As for nomination wait time, 94% of updates to already public add-ons are reviewed within three weeks, and 50% of updates to already public add-ons are reviewed within one week. New add-ons take a bit longer (they require a more extensive review). 66% of new add-ons nominated for public status are reviewed within four weeks, and 51% of those are reviewed within two weeks.
December 9, 2009 at 2:00 am
Hi Shawn,
There are definitely lots of similarities between Chrome extensions and jetpacks. I no longer recall the precise timeline, but around the time that both models became more public, several of the Chromium extension devs and Mike Beltzner all said that it would be nice to someday converge on some kind of model that could be used on all browsers, and in the meantime for each to watch the other. I think the core idea of “web technology plus a defined API surface” is appealing in a number of ways and thus it’s just sensible that multiple different groups are looking at it.
As for review times, thanks for the detail. It is interesting to me, although I was mostly trying to emphasize the philosophical difference between review and non-review. I am not personally familiar enough with either extension system to make comments on whether one of these is “better” in some sense, or whether Chrome extensions would need more review if we added more API surface later.
Best wishes!
December 9, 2009 at 6:07 am
I certainly feel that Chrome extensions are a hit.. it’s amazing on how many many new addons are added in just few hours.
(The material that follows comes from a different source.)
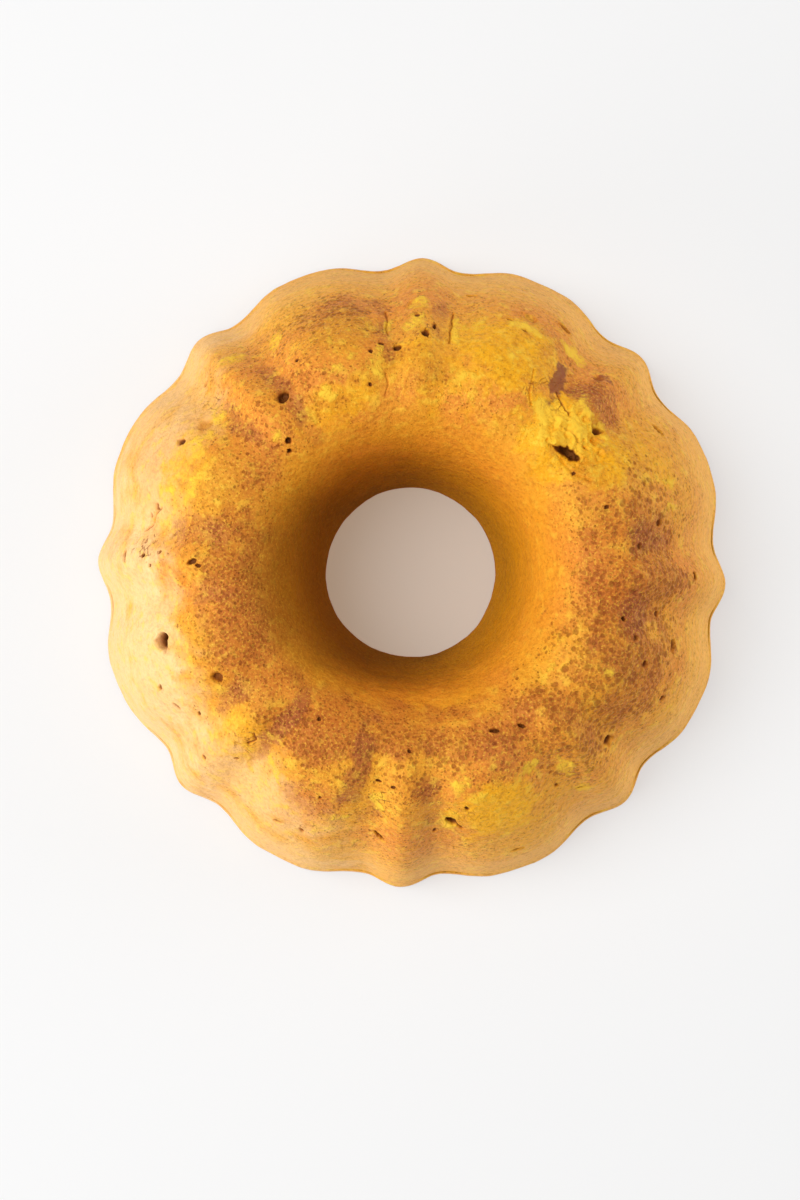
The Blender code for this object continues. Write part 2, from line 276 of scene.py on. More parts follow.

I am using all the google chrome extensions right now and testing the best ones.. I love firefox but it will be interesting to see the Chrome team approach.. 🙂
December 10, 2009 at 1:31 pm
Umm, am just a dumb end user. Chrome is really tempting me now.. I stuck with FF while all my friends switched over to chrome solely because i’m addicted to addons and the Manifesto.
FF was the first software company that i discovered had an ideology, and it’s kinda exotic, because i always believed software companies were soulless.
I do hate the startup time and the crashes and as chrome has brought in the extensions, the case for me staying with FF is getting weaker.
However, Google is being evil sometimes, and the FF ideology charms me, and it could be the reason i’m typing this through FF, which is why i hope the bigwigs of FF are and will remain sincere about the ideology.
Hope you guys remain competitive, I do want you to win but just don’t become obsolete.
December 11, 2009 at 1:58 am
Hi Rasmussen. Thanks for your feedback. I’ve talked to a lot of people who feel the way you do.
I started writing a long response, but then figured it will make more sense as a new blog post.
December 11, 2009 at 2:39 am
[…] | Tags: firefox, google chrome, open source development, performance | Leave a Comment On one of my previous posts, commenter Rasmussen wrote: Umm, am just a dumb end user. Chrome is really tempting me now.. I […]
December 20, 2009 at 6:36 pm
Right now, the thing that’s really keeping me on Firefox is the Ubiquity extension. As a writer, I can’t imagine doing without its many time saving functions…
In fact, Ubiquity has come to replace a lot of add ons for me.
I would like to move to chrome because of the minimalistic design which gives maximum space for the screen – no title bar, no status bar. I can do this in Firefox too, but with Add-ons which I’m afraid will slow down my system.
Chrome is also faster – certain CSS heavy sites have much better performance in Chrome than Firefox for Ubuntu which has poor performance with Rich text boxes in sites like Facebook and wordpress.
I’m looking forward to future iterations of Firefox that give more emphasis to screen space and speedy scrolling.
March 15, 2010 at 11:40 am
Google Chrome the best browser
Thank you
September 23, 2010 at 12:40 pm
صفر واحد,
Different strokes for different folks. Troll harder.